A particular county’s insurance carrier may well provide coverage for legal counsel during the post-incident investigative period knowing that all information gathered during deputy interviews could legally bind the county (and thus the insurer) and that such interview reports will be made available to any potential plaintiff.
Further, a reasonable BOCC should also understand that, like the deputy, the county’s liability begins at the critical incident, and good public policy would be to have legal counsel available to a deputy prior to any investigative interview(s). Such a policy would be as protective to the BOCC as it would be to the deputy, if not more so.
Sheriffs should check with their insurance carriers to confirm at what point in time such carrier provides legal counsel following a critical incident. For Sheriffs whose carriers do not provide such early legal coverage, they may wish to insert a legal expense line item into their budgets. Such an effort would not only protect the deputies and the county, but the new job benefit would be seen positively by would-be applicants in these tough hiring times.

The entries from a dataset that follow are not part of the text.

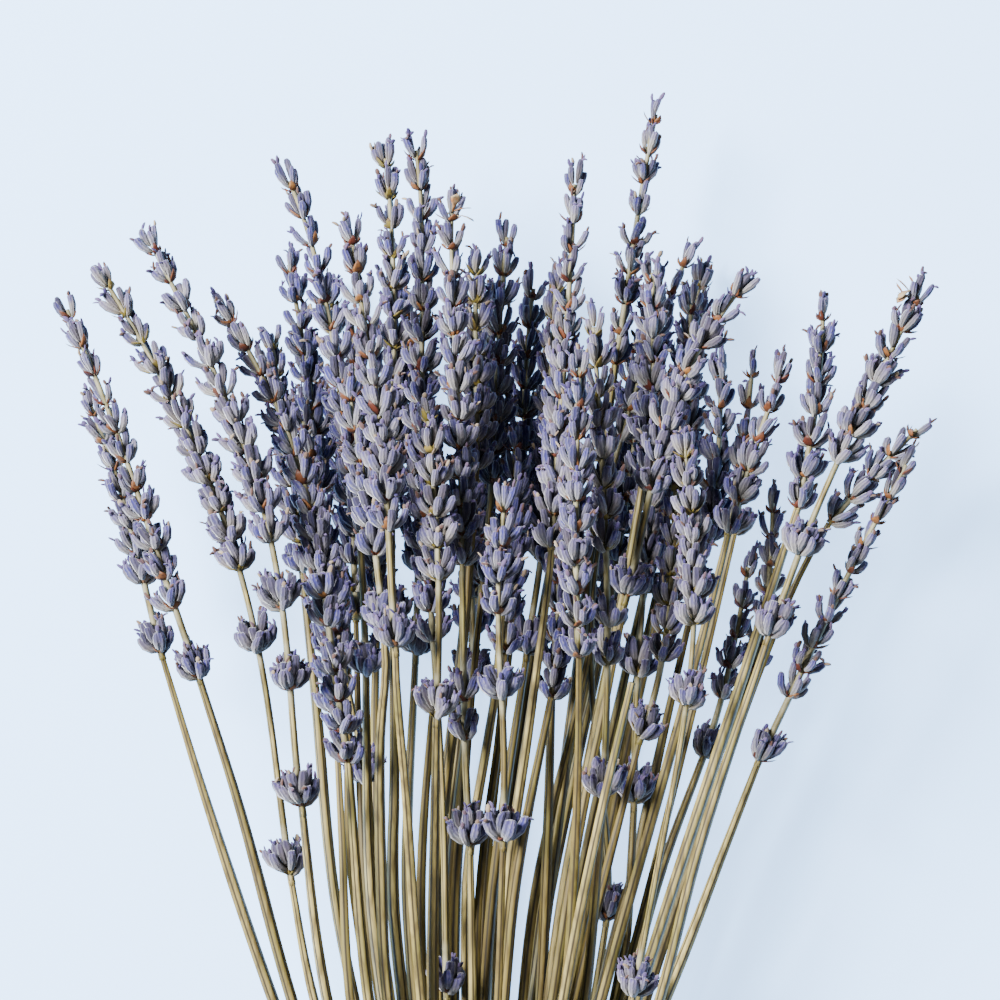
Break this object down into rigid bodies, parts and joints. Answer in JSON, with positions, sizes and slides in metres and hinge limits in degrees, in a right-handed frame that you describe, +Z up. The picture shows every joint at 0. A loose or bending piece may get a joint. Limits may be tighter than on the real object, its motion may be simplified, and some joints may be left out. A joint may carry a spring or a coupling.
{
  "type": "bunch of dried lavender",
  "caption": "Bunch of dried lavender lying on its side: straight cut stems gathered by a rubber band, fanning out to violet-grey flower heads of whorled calyxes.",
  "frame": {"origin": "centre of the bunch's bounding box in plan, on the surface it lies on", "axes": "+Y along the bunch from the cut stems to the flower tips, +X across the fan, +Z up from the surface"},
  "size_m": [0.205, 0.3816, 0.0726],
  "materials": {
    "heads": "matt, dry, finely ribbed calyxes, grey-violet with bluer tips",
    "stems": "matt, dry, square and grooved, straw to olive",
    "band": "satin tan natural rubber"
  },
  "bodies": {
    "root": {"head_01": "heads", "head_02": "heads", "head_03": "heads", "head_04": "heads", "head_05": "heads", "head_06": "heads", "head_07": "heads", "head_08": "heads", "head_09": "heads", "head_10": "heads", "head_11": "heads", "head_12": "heads", "head_13": "heads", "head_14": "heads", "head_15": "heads", "head_16": "heads", "head_17": "heads", "head_18": "heads", "head_19": "heads", "head_20": "heads", "head_21": "heads", "head_22": "heads", "head_23": "heads", "head_24": "heads", "head_25": "heads", "head_26": "heads", "head_27": "heads", "head_28": "heads", "head_29": "heads", "head_30": "heads", "head_31": "heads", "head_32": "heads", "head_33": "heads", "head_34": "heads", "head_35": "heads", "head_36": "heads", "head_37": "heads", "head_38": "heads", "head_39": "heads", "head_40": "heads", "head_41": "heads", "head_42": "heads", "head_43": "heads", "head_44": "heads", "head_45": "heads", "head_46": "heads", "head_47": "heads", "head_48": "heads", "head_49": "heads", "head_50": "heads", "head_51": "heads", "stems_1": "stems", "stems_2": "stems", "stems_3": "stems", "stems_4": "stems", "stems_5": "stems", "stems_6": "stems", "stems_7": "stems", "band": "band"}
  },
  "joints": []
}
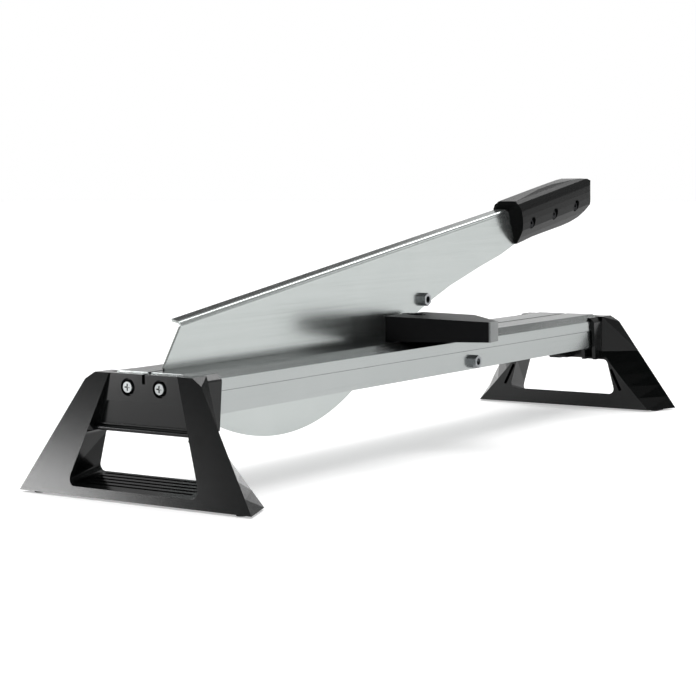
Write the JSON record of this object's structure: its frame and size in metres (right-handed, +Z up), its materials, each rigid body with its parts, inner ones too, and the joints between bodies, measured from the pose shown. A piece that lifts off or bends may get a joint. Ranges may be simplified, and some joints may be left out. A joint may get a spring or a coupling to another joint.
{
  "type": "tile cutter",
  "caption": "Guillotine tile and plank cutter: two trapezoid feet carry a slotted rail, with a hinged lever blade, a hand grip and a swivelling mitre fence.",
  "frame": {"origin": "on the ground under the middle of the tool's bounding box", "axes": "+X along the rail from the hinge foot to the handle, +Y across it towards the side without the fence, +Z up; the blade lies in the plane y = 0"},
  "size_m": [0.7002, 0.218, 0.2282],
  "materials": {
    "foot_plastic": "black glass-filled plastic, fine spark texture on the legs, smoother in the recess",
    "grip_plastic": "black plastic with a fine texture",
    "fence_plastic": "black plastic, satin",
    "rail_aluminium": "satin anodised extrusion with fine drawn lines along its length",
    "cap_aluminium": "sawn end, matt grey",
    "blade_steel": "ground sheet steel, satin",
    "zinc_steel": "zinc-plated steel fasteners",
    "bush_bronze": "plain bronze",
    "pad_rubber": "black rubber"
  },
  "bodies": {
    "base": {"front_foot": "foot_plastic", "rear_foot": "foot_plastic", "front_rail": "rail_aluminium", "back_rail": "rail_aluminium", "front_foot_screws": "zinc_steel", "rear_foot_screws": "zinc_steel", "front_foot_pads": "pad_rubber", "rear_foot_pads": "pad_rubber", "tie_bolt": "zinc_steel", "tie_spacer": "zinc_steel", "tie_nut": "zinc_steel", "pivot_pin": "zinc_steel", "pivot_washers": "zinc_steel", "fence_screw": "zinc_steel", "fence_washer": "zinc_steel", "fence_nut": "zinc_steel"},
    "lever": {"blade": "blade_steel", "grip_left": "grip_plastic", "grip_right": "grip_plastic", "grip_screws": "zinc_steel", "grip_nuts": "zinc_steel", "pivot_bush": "bush_bronze", "stop_bolt": "zinc_steel", "stop_nut": "zinc_steel"},
    "fence": {"fence_body": "fence_plastic", "fence_end_cap": "cap_aluminium"}
  },
  "joints": [
    {"name": "lever_hinge", "type": "hinge", "parent": "base", "child": "lever", "pos_m": [-0.3044, 0, 0.0776], "axis": [0, -1, 0], "range_deg": [-4, 45]},
    {"name": "fence_swivel", "type": "hinge", "parent": "base", "child": "fence", "pos_m": [0.0006, -0.022, 0.0937], "axis": [0, 0, 1], "range_deg": [-22.5, 22.5]}
  ]
}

Should a Sheriff choose to provide early legal counsel the Sheriff should remember that attorney ethical Rule 1.8 mandates that “[a] lawyer shall not accept compensation for representing a client from one other than the client unless: (1) the client gives informed consent; (2) there is no interference with the lawyer’s independence of professional judgment or with the client-lawyer relationship; and (3) information relating to representation of a client is protected . . .” If those requirements would cause issues, then instead of the department hiring and paying the attorney, a deputy could hire their own counsel and be reimbursed. And, to control the costs of the benefit, a Sheriff could set a maximum dollar amount per deputy per occurrence.